All About beam wings

Mercedes: the beam wing is exposed and sits above the crash structure, allied to a small supplementary wingletRenault: the Beam wing is mounted to the central pylon, that also supports the top rear wing

An increasingly common feature this year has been the choice of an exposed beam wing design. The beam wing is the single element wing that sits below the rear top wing. Normally this wing runs the full span of the allowable 800mm rear wing width, but often is split into two by the rear crash structure. In the rules the location of both the crash structure and beam wing are relatively fixed, the wing needs to sit between 300-400mm high and only sport one element, while the crash structure needs to be no higher than 400mm. Along the centre line of the car clearly they vie for the same space.

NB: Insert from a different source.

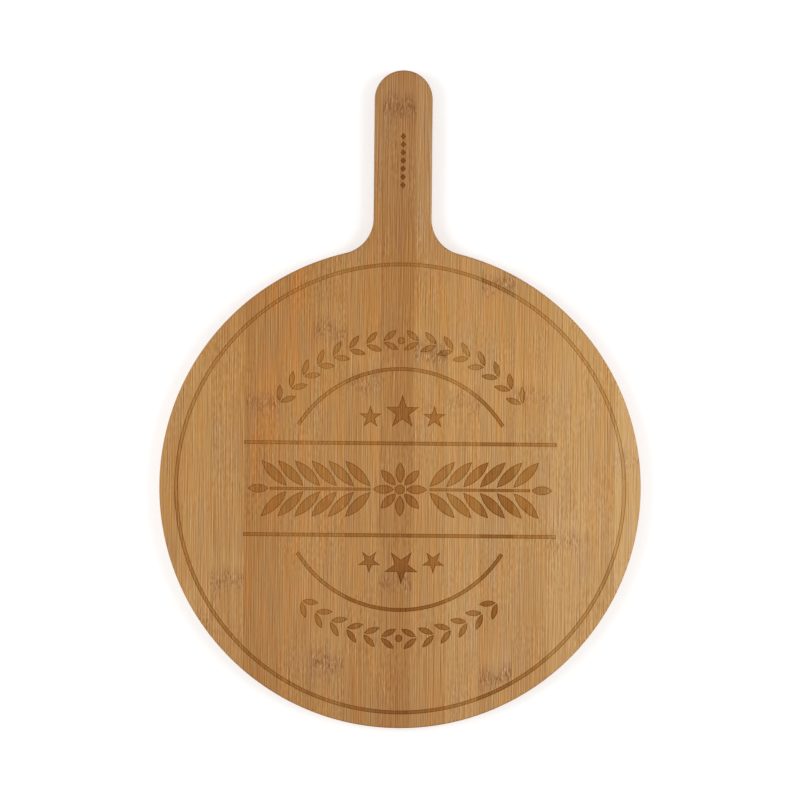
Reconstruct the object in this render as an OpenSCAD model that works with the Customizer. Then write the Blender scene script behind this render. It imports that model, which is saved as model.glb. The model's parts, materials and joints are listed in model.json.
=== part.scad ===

The beam wing acts both as a wing in its own right, as a device that turns the airflow upwards improving the scavenging from the diffuser and the flow under the top rear wing. Recently, the increasing use of pylons to take the loads from the top rear wing into the chassis (via the top of the gearbox case) means that the structural demands of the beam wing are reduced, as it no longer has transfer the loads from the top Rear wing via the endplates into the chassis. If you ever get to pick up a structural beam wing you;d be surprised at just how heavy it is. Certainly not the piece of feather weight F1 bodywork you’d expect.

But since 2009 when Toyota realised that the beam wing needn’t be compromised by the crash structure and shaped the structure to pass under the wing, allowing its more potent underside to be fully exposed to the airflow. In some respects Red bull followed this philosophy too, albeit the beam wing mounting was still a relatively obstructive section mounded into the crash structure. This year several teams have chosen to shape the crash structure to expose the beam wing. Although this does necessitate a more complicated shape which in turn affects the structures efficiency, in terms of meeting the crash test and adding extra weight.

In Renaults case the wing is supported by the same central strut that supports the rear wing, other teams use smaller mounts beneath the beam wing. Lastly Virgin took a cue from their Acura LMP car and used a swan neck mount that despite the tortuous load path, does provide less obstruction to the underside of the wing.